March 26, 2026
Swift goes Android, comments go nuclear
Swift 6.3 Released
Swift 6.3 crashes the Android party, fans cheer while skeptics say “too late”
TLDR: Swift 6.3 adds an official Android toolkit and easier connections to older C code, aiming to take Swift beyond Apple devices. The comments split hard: some celebrate cross-platform at last, others say it’s years late, still light on built‑in tools, and a missed chance to rival Python and Go.
Apple’s Swift 6.3 just dropped with a headline-grabber: an official toolkit to build Swift apps on Android. For a language born at Apple, that’s like bringing the favorite kid to meet the Android in-laws. Some devs are hyped — “the first official release of the Swift SDK for Android,” notes one excited voice — and Apple’s pitch that Swift can run “at every layer” has the crowd buzzing. But the room split fast: critics shot back that this dream “will never be true… wasted opportunity,” accusing Apple of moving too slow to make Swift truly universal.
The feature list is meaty: better bridges to old-school C code (so Swift can “talk” to legacy systems), ways to choose between conflicting libraries with the same names, and new speed tricks for library authors. Yet the hottest thread? “Why did this take so long?” fumes one commenter about the new C bridge, joking that Apple shipped a whole C++ pathway before this. Another asked if Swift has the all-in-one standard tools that languages like Go and Rust brag about — or if it’s still glued to Apple’s ecosystem.
Then came the nostalgia: “Swift could’ve dethroned Python in 2015-17,” sighs a veteran. Now, with Android support and cross-platform build tooling previewed at swift.org, the community’s torn between “finally!” and “finally…?”
Key Points
- •Swift 6.3 adds the @c attribute to expose Swift functions and enums to C, with support for custom symbol names and validation when combined with @implementation.

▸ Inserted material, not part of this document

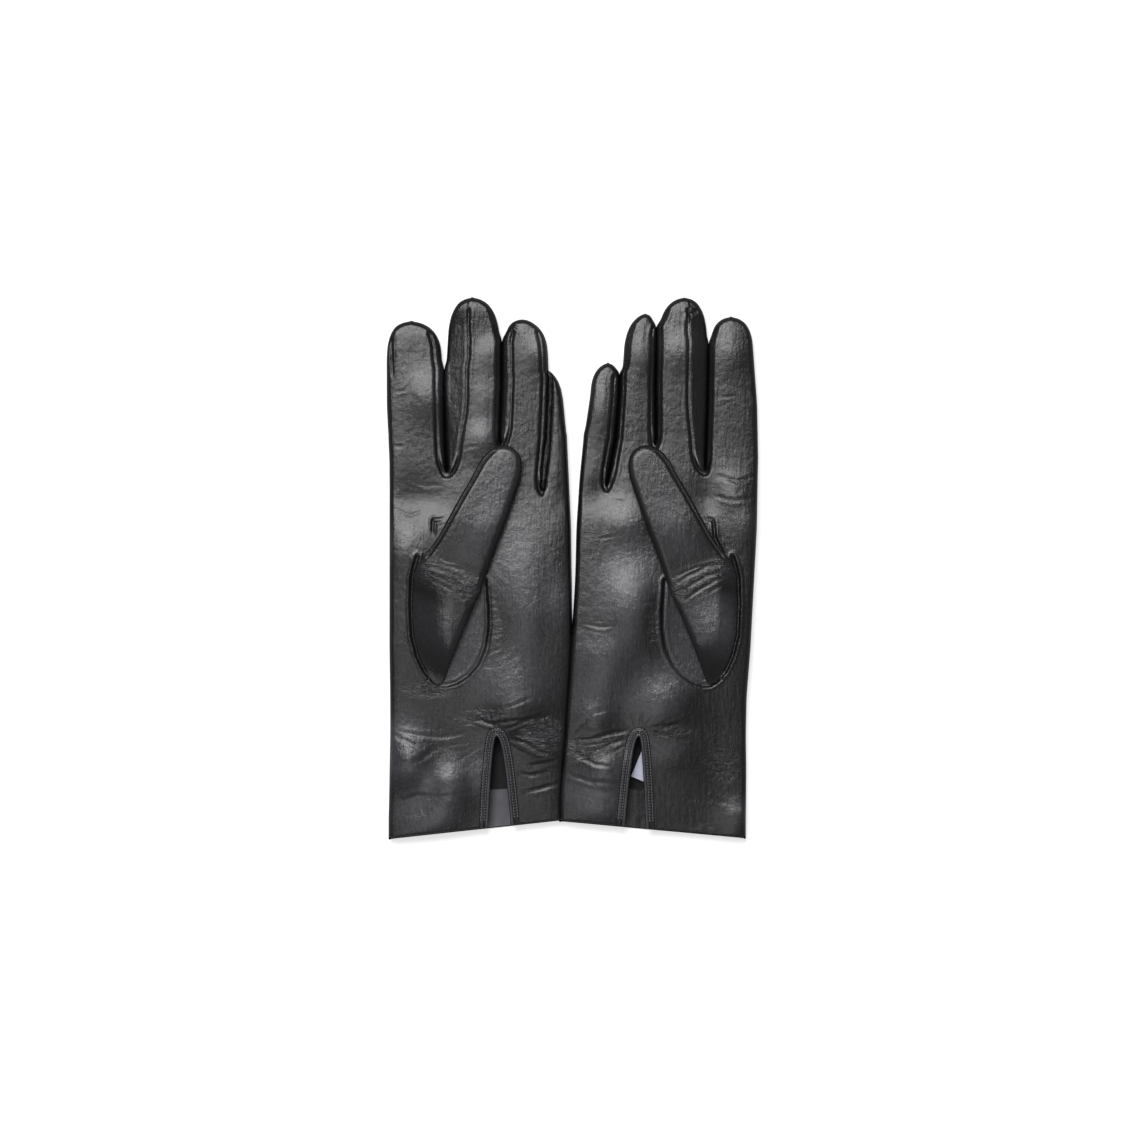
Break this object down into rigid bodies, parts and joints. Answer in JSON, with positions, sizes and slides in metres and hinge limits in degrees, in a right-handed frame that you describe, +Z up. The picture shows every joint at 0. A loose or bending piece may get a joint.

- •New module selectors (ModuleName::API) allow disambiguating identically named APIs across multiple imported modules; Swift::Task can be used to access library APIs.
- •Performance control features include @specialize, @inline(always), and @export(implementation) for finer-grained optimization in ABI-stable libraries.
- •A preview of Swift Build is integrated into Swift Package Manager, providing a unified cross-platform build engine and inviting developer feedback.
- •The release introduces the first official Swift SDK for Android and adds SPM improvements like prebuilt swift-syntax binaries for macro-only libraries and flexible inherited documentation handling in command plugins.